Exercise task
Return, word for word, every line that follows.

— Start Provided material —

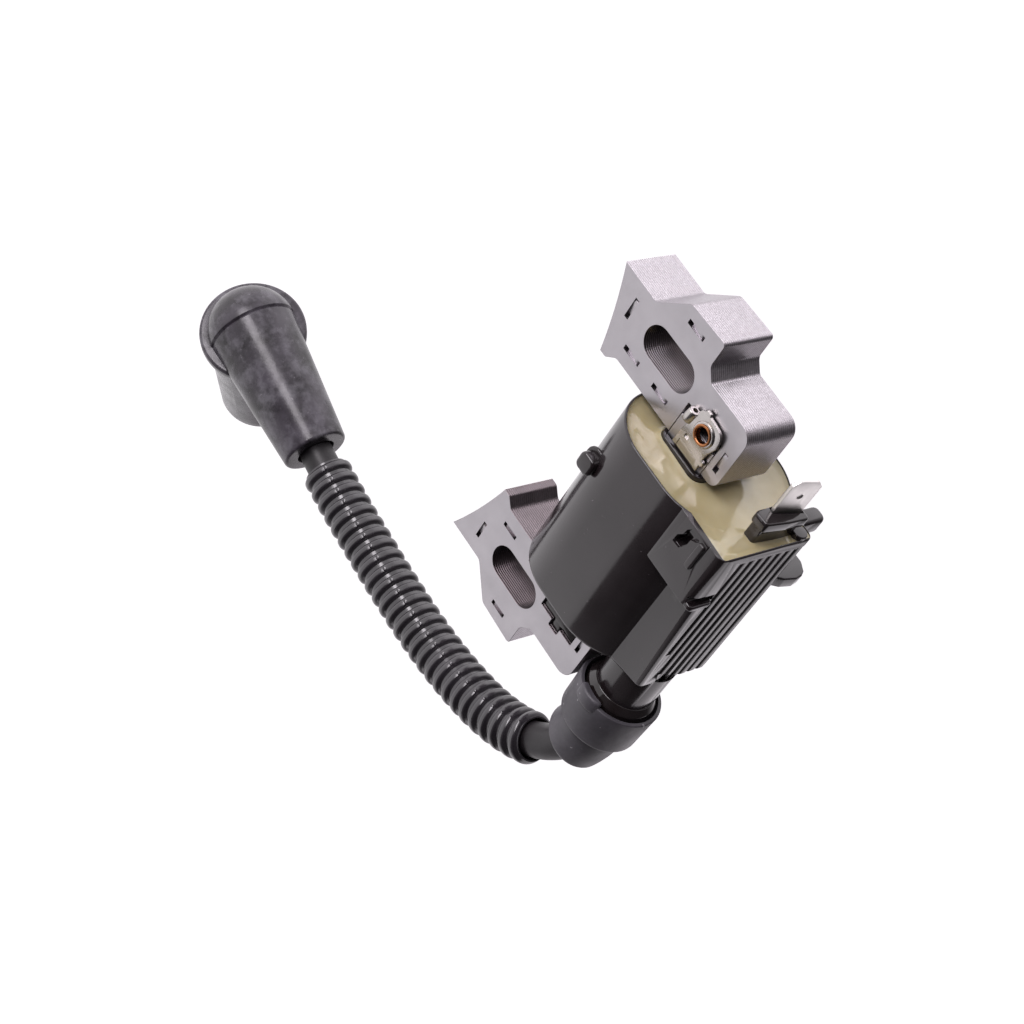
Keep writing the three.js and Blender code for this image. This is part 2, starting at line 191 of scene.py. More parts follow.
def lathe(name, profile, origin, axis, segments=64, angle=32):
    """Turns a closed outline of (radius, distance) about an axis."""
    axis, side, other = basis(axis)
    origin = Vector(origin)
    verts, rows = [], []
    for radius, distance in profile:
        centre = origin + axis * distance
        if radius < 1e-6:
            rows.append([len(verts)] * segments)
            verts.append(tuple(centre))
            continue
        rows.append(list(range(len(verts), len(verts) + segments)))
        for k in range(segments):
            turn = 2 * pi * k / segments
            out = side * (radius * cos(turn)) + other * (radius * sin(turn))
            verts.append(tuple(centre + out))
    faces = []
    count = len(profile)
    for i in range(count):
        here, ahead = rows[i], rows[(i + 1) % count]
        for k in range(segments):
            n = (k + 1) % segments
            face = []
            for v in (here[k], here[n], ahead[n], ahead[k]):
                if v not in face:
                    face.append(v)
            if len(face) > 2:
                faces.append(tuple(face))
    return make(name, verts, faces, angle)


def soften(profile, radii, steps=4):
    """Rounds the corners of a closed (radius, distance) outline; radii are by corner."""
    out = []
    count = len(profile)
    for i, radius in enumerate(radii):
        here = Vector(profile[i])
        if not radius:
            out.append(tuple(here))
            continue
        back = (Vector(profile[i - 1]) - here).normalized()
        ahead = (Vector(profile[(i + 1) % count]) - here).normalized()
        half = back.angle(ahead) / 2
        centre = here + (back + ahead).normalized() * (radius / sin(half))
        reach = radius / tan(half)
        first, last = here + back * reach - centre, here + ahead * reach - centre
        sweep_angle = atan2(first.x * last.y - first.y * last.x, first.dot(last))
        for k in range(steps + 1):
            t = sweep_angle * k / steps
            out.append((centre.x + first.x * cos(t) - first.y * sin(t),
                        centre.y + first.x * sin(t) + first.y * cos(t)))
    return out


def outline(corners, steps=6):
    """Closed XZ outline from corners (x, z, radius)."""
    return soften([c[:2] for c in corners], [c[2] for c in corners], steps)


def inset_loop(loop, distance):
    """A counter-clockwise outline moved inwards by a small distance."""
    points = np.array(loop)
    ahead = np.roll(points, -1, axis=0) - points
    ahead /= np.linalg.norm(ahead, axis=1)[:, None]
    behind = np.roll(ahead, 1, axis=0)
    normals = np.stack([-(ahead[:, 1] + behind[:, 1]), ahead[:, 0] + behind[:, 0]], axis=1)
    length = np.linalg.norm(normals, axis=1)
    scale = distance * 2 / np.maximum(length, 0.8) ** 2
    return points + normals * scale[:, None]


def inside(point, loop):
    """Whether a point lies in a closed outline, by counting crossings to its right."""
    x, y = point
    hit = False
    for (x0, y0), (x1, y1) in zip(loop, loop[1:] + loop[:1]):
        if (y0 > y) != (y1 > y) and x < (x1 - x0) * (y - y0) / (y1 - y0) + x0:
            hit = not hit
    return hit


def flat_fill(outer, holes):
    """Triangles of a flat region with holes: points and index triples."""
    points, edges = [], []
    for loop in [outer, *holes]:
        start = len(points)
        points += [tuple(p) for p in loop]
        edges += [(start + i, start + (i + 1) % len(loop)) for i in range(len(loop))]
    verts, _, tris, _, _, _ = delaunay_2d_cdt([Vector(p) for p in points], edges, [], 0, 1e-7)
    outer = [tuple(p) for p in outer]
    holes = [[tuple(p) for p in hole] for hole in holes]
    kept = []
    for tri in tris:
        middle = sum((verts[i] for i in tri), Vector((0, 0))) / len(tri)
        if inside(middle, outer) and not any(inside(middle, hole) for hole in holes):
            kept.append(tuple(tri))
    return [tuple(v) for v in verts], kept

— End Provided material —

Written answer
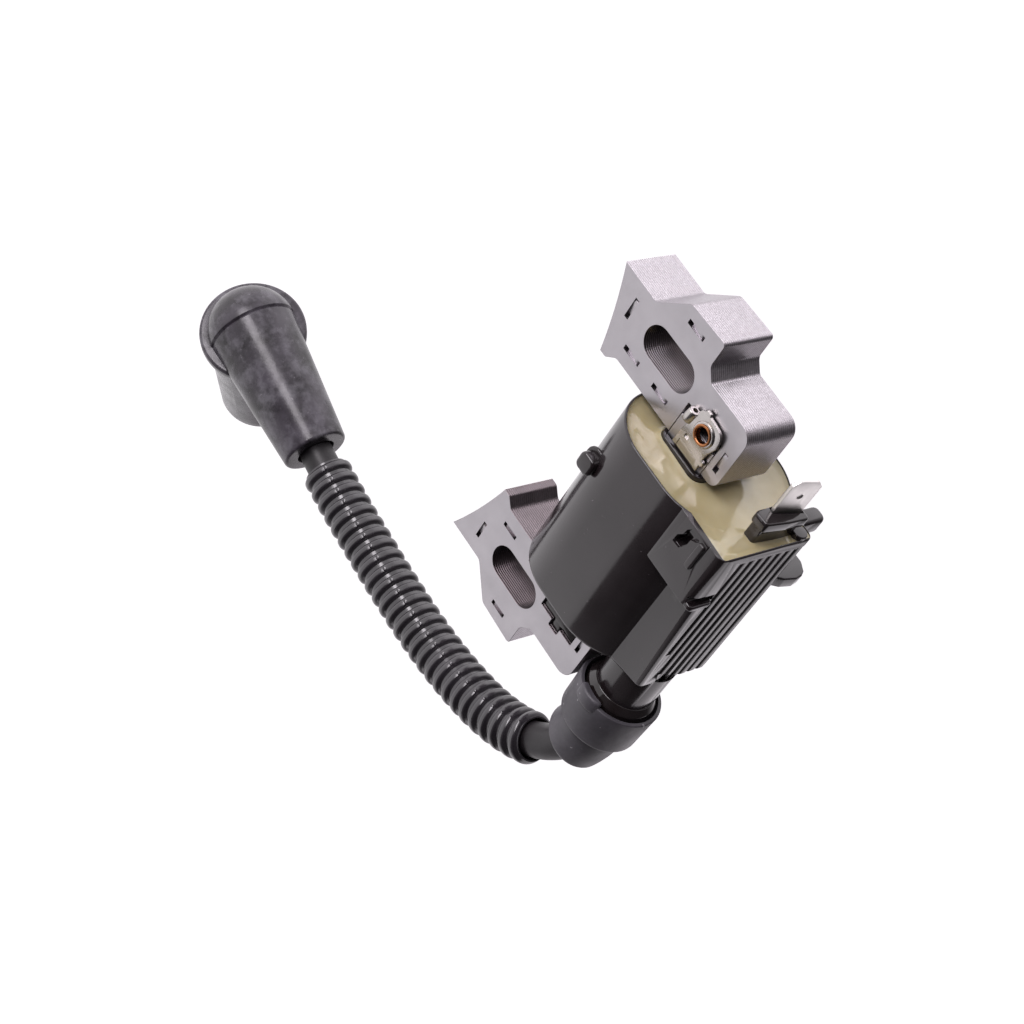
Keep writing the three.js and Blender code for this image. This is part 2, starting at line 191 of scene.py. More parts follow.
def lathe(name, profile, origin, axis, segments=64, angle=32):
    """Turns a closed outline of (radius, distance) about an axis."""
    axis, side, other = basis(axis)
    origin = Vector(origin)
    verts, rows = [], []
    for radius, distance in profile:
        centre = origin + axis * distance
        if radius < 1e-6:
            rows.append([len(verts)] * segments)
            verts.append(tuple(centre))
            continue
        rows.append(list(range(len(verts), len(verts) + segments)))
        for k in range(segments):
            turn = 2 * pi * k / segments
            out = side * (radius * cos(turn)) + other * (radius * sin(turn))
            verts.append(tuple(centre + out))
    faces = []
    count = len(profile)
    for i in range(count):
        here, ahead = rows[i], rows[(i + 1) % count]
        for k in range(segments):
            n = (k + 1) % segments
            face = []
            for v in (here[k], here[n], ahead[n], ahead[k]):
                if v not in face:
                    face.append(v)
            if len(face) > 2:
                faces.append(tuple(face))
    return make(name, verts, faces, angle)


def soften(profile, radii, steps=4):
    """Rounds the corners of a closed (radius, distance) outline; radii are by corner."""
    out = []
    count = len(profile)
    for i, radius in enumerate(radii):
        here = Vector(profile[i])
        if not radius:
            out.append(tuple(here))
            continue
        back = (Vector(profile[i - 1]) - here).normalized()
        ahead = (Vector(profile[(i + 1) % count]) - here).normalized()
        half = back.angle(ahead) / 2
        centre = here + (back + ahead).normalized() * (radius / sin(half))
        reach = radius / tan(half)
        first, last = here + back * reach - centre, here + ahead * reach - centre
        sweep_angle = atan2(first.x * last.y - first.y * last.x, first.dot(last))
        for k in range(steps + 1):
            t = sweep_angle * k / steps
            out.append((centre.x + first.x * cos(t) - first.y * sin(t),
                        centre.y + first.x * sin(t) + first.y * cos(t)))
    return out


def outline(corners, steps=6):
    """Closed XZ outline from corners (x, z, radius)."""
    return soften([c[:2] for c in corners], [c[2] for c in corners], steps)


def inset_loop(loop, distance):
    """A counter-clockwise outline moved inwards by a small distance."""
    points = np.array(loop)
    ahead = np.roll(points, -1, axis=0) - points
    ahead /= np.linalg.norm(ahead, axis=1)[:, None]
    behind = np.roll(ahead, 1, axis=0)
    normals = np.stack([-(ahead[:, 1] + behind[:, 1]), ahead[:, 0] + behind[:, 0]], axis=1)
    length = np.linalg.norm(normals, axis=1)
    scale = distance * 2 / np.maximum(length, 0.8) ** 2
    return points + normals * scale[:, None]


def inside(point, loop):
    """Whether a point lies in a closed outline, by counting crossings to its right."""
    x, y = point
    hit = False
    for (x0, y0), (x1, y1) in zip(loop, loop[1:] + loop[:1]):
        if (y0 > y) != (y1 > y) and x < (x1 - x0) * (y - y0) / (y1 - y0) + x0:
            hit = not hit
    return hit


def flat_fill(outer, holes):
    """Triangles of a flat region with holes: points and index triples."""
    points, edges = [], []
    for loop in [outer, *holes]:
        start = len(points)
        points += [tuple(p) for p in loop]
        edges += [(start + i, start + (i + 1) % len(loop)) for i in range(len(loop))]
    verts, _, tris, _, _, _ = delaunay_2d_cdt([Vector(p) for p in points], edges, [], 0, 1e-7)
    outer = [tuple(p) for p in outer]
    holes = [[tuple(p) for p in hole] for hole in holes]
    kept = []
    for tri in tris:
        middle = sum((verts[i] for i in tri), Vector((0, 0))) / len(tri)
        if inside(middle, outer) and not any(inside(middle, hole) for hole in holes):
            kept.append(tuple(tri))
    return [tuple(v) for v in verts], kept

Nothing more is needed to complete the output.